Wednesday, December 1, 2010

A Decision Costing People $894,000 Every 10 Years

I was chatting with a friend in regards to helping out his family with their finances. After speaking with family members their response was "we already use someone and it would be too much of a hassle to change." I responded with "that's an expensive decision."

To illustrate the loss of wealth or opportunity cost of that decision we should lay out a few facts.

First, looking at our own client's returns (before we retained them) over the past 10 years, ending 12/31/09 the average annualized return was 2.04%.

Secondly, according to the Dalbar (QAIB) the average of all equity investor's returns was -0.55%.

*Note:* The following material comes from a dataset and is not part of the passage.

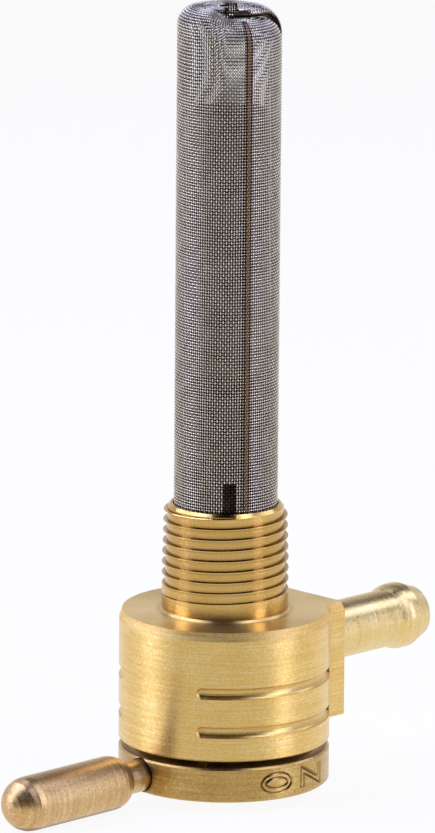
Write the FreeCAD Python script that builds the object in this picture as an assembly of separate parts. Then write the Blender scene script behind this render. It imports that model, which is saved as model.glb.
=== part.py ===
"""Fuel tap of turned brass: a two-level valve turned by a ring with a lever, under a woven strainer.

The frame: +Z runs up the tap's axis into the tank, +X runs out along the hose outlet, and the origin
is on the axis, at the shoulder that the tank thread rises from. All sizes are in millimetres.
"""
import FreeCAD, Part
import math
import os

# Body: turned from 1 1/8 inch bar
body_diameter = 28.6
body_height = 17.8
shoulder_bevel_width = 0.4
shoulder_bevel_height = 1.2
body_edge_bevel = 0.2

# Squared pad that carries the hose outlet
pad_face_x = 14.7
pad_half_width = 8.7
pad_height = 15.75
pad_root_radius = 1.6
pad_corner_radius = 0.4

# Two finger grooves on each side of the body
groove_depths_below_shoulder = (8.4, 13.75)
groove_cutter_radius = 0.9
groove_depth = 0.5
groove_pad_angle = 40.0
groove_end_angle = 147.4
groove_cutter_step = 18

# Tank spigot: 3/8-18 taper pipe thread, drawn at its crests
spigot_height = 14.75
spigot_diameter = 17.15
thread_small_diameter = 16.67
thread_taper = 1.0 / 16.0
spigot_end_bevel = 0.9
spigot_root_bevel = 0.3
screen_socket_depth = 2.1
screen_socket_clearance = 0.1

# Fuel ways in the body
port_circle_radius = 3.8
port_diameter = 2.4
reserve_port_angle = -110.0
outlet_port_diameter = 3.2
cross_bore_diameter = 3.8
stem_shank_diameter = 11.2
stem_shank_length = 10.15

# Hose outlet for a 5/16 inch hose
barb_depth = 6.85
barb_tube_diameter = 7.9
barb_bore_diameter = 5.0
barb_shank_diameter = 7.0
barb_shank_length = 3.8
barb_neck_length = 16.4
bulb_diameter = 9.1
bulb_rise_length = 1.9
bulb_land_length = 1.2
bulb_nose_length = 3.0
bulb_nose_diameter = 7.5
bulb_tip_radius = 0.8
bulb_early_share = 0.45
bulb_late_share = 0.84

# Valve cavity, from its ceiling down
cavity_diameter = 20.2
cavity_depth = 7.4
gasket_thickness = 0.8
gasket_diameter = 13.8
rotor_thickness = 2.0
rotor_diameter = 13.2
rotor_groove_depth = 1.0
disc_spring_height = 0.58
disc_spring_thickness = 0.3
disc_spring_inner_diameter = 6.0
disc_spring_outer_diameter = 9.2
face_clearance = 0.02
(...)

Additionally, a low-cost, globally diversified with Arianna Capital with a mix of 60% stocks and 40% equities achieved 6.29% annualized.

And lastly, inflation over the same period was 2.67%.

As we can see, the average equity investor was beaten by inflation. Additionally, before we retained our current client's their return was also trumped by inflation. Also, if a client would have chosen to retain Arianna Capital at the beginning of 2000, the client would have outperformed inflation and some.

So now let's do some math to illustrate how expensive this decision is under the aforementioned facts. The obvious solution would be to hold a global portfolio compensating investor's for taking appropriate market exposure, this can be found through Arianna Capital - $1,000,000 would have grown to $1,840,000. Let's compare this number to both, our client's past returns and the average equity investor's returns. Respectively, they are $1,224,000 and $946,000. Take whichever number you like to do your arithmetic. The net result is a difference of $616,000 to $894,000. A significant amount of money over just a 10 year period. Considering a 30-year old will be in the accumulation phase for 30-35 years, the difference can be staggering, even for a 50-year old.

We often find that when individuals respond with this decision, they usually have grown "attached" to their current advisor through golf outings and/or fancy dinners. Likewise, Do-It-Yourself investors become confident (epistemic arrogance) in their own abilities (active management). Both parties usually suffer from a lack of transparency - in which past returns, fees, and risk are unknowns. Similarly they don't know how to measure those three variables or end up inappropriately measuring.

The point is, the current relationship, whether it is with your advisor or your own money is usually extremely costly. In this case ranging from $616,000 to $894,000.